To understand why Gregorius is struggling so mightily against left-handers, look no further than his diminished plate discipline. Last season he worked walks at a career-high 8.4% rate, compared to only 4.2% in his limited action this season. His swing percentages by zone against lefties the past two seasons paints a clear picture of his diminished plate discipline in 2019.
Gregorius is chasing 62% of pitches low and in from left-handers this season, compared to just 29% last season. Even throughout his stellar 2018 season, Gregorius did not record a single hit on a pitch down and in from a lefty.
Instead, he did all of his damage against southpaws when they left the ball up or out over the plate.

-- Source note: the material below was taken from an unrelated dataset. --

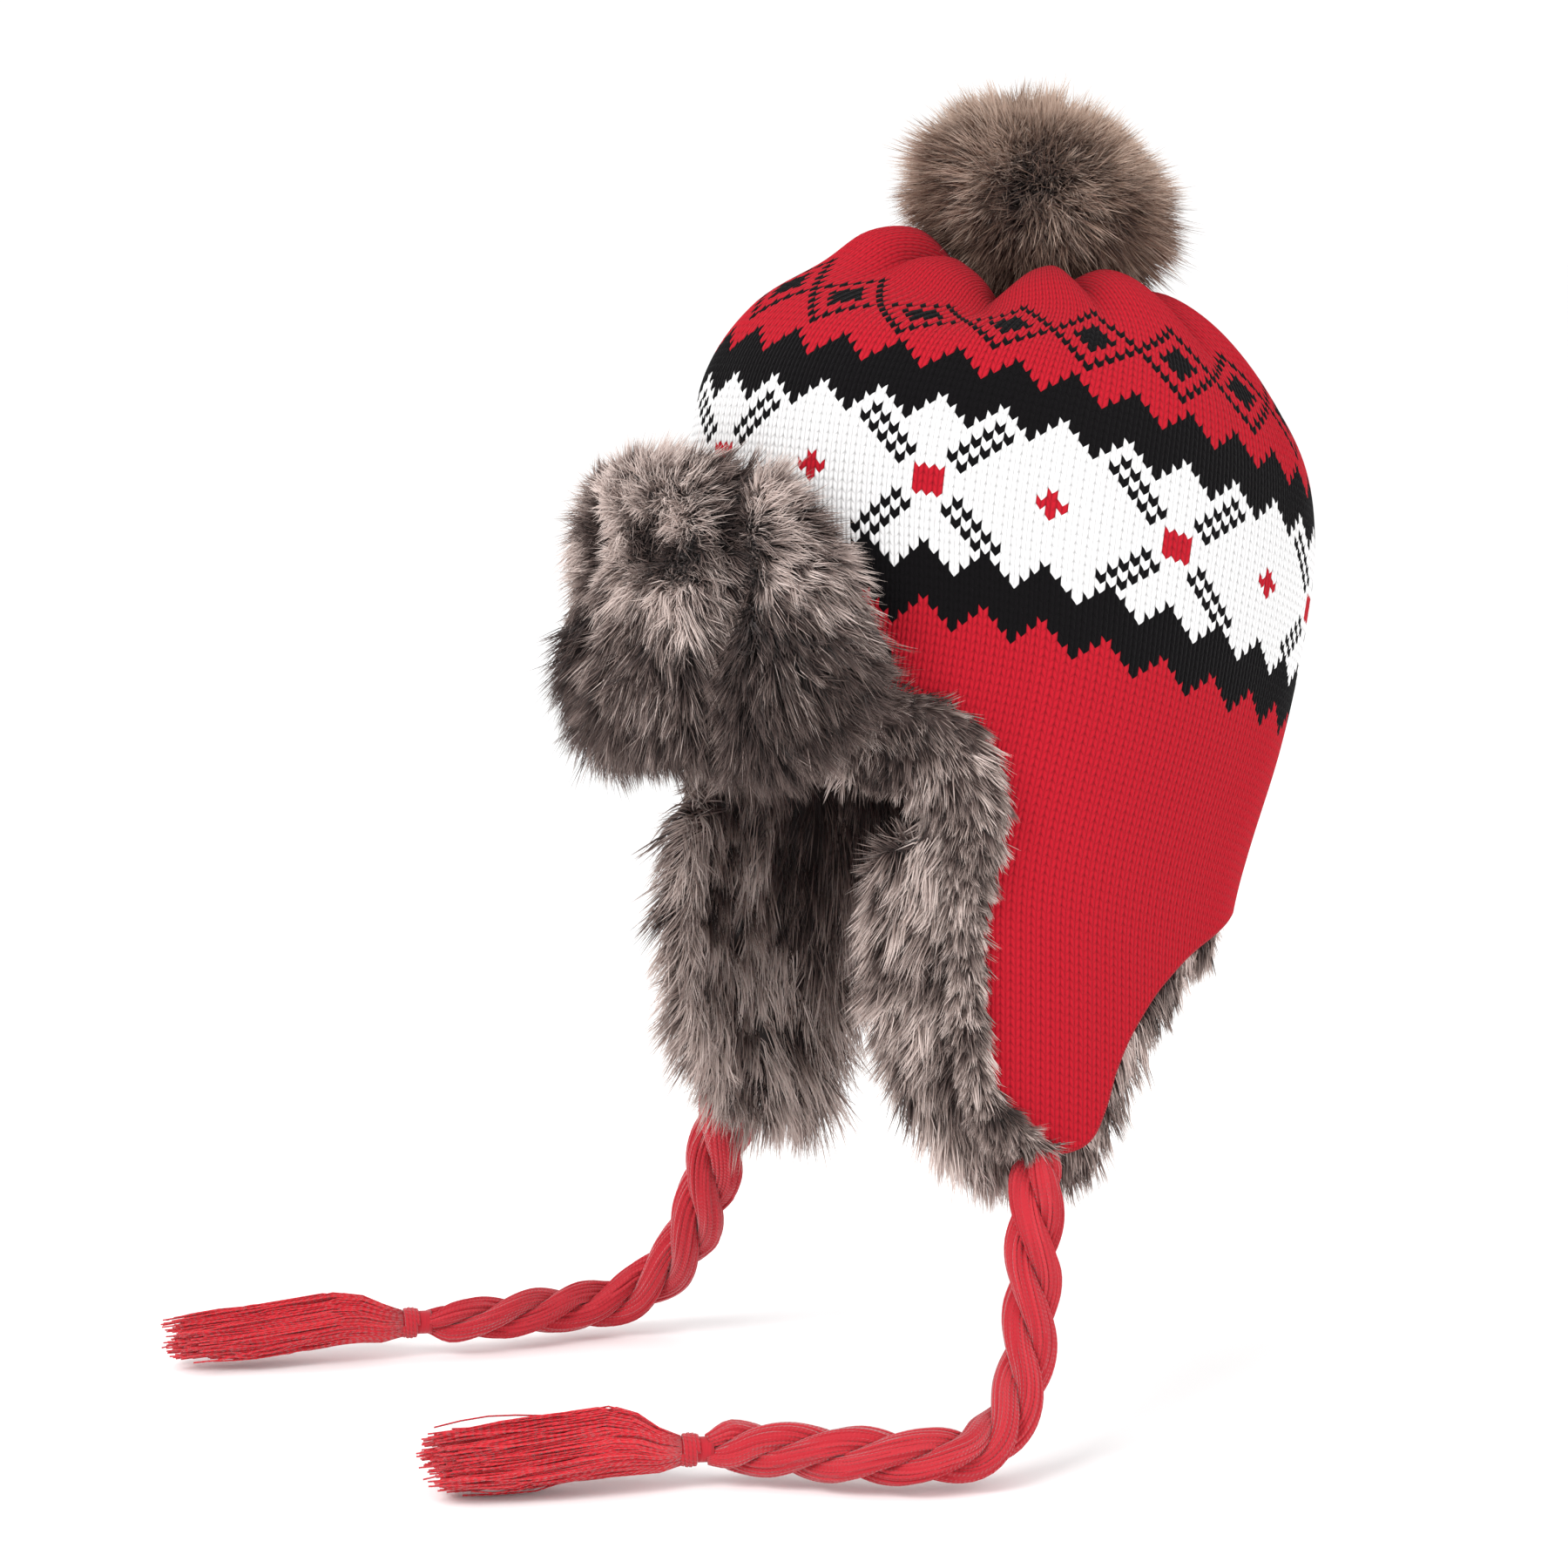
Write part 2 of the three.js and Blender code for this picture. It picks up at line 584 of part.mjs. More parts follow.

In 2019, Gregorius owns nearly identical strikeout and walk rates against both lefties and righties, but his batted balls tell an entirely different story. When Gregorius thrived against lefties last season, he sprayed 25.8% of batted balls the other way. This season he’s only hitting 14.3% of batted balls against lefties to the opposite field, and he’s pulling the ball at a much higher rate.

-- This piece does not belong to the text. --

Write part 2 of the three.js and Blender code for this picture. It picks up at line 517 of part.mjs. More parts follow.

It’s easy to blame the short porch of Yankee Stadium for luring Gregorius in, but his pull percentage against left-handed pitchers is actually twice as high on the road than it is at home. Regardless, his .182 batting average against lefties could give Aaron Boone trepidation as he fills out his postseason lineup card against a left-handed starter, especially considering the flexibility afforded by the presence of DJ LeMahieu and Gio Urshela.
Keep in mind, Gregorius only has 70 plate appearances against left-handers this season, so the small sample size can magnify some of his struggles. It’s not unprecedented for a player to struggle with their approach after missing all of spring training and the first two months of the MLB season, but the playoffs wait for no one. The Yankees will be hoping Gregorius can fine tune his approach against left-handed pitching before the games truly start to count in a few short weeks.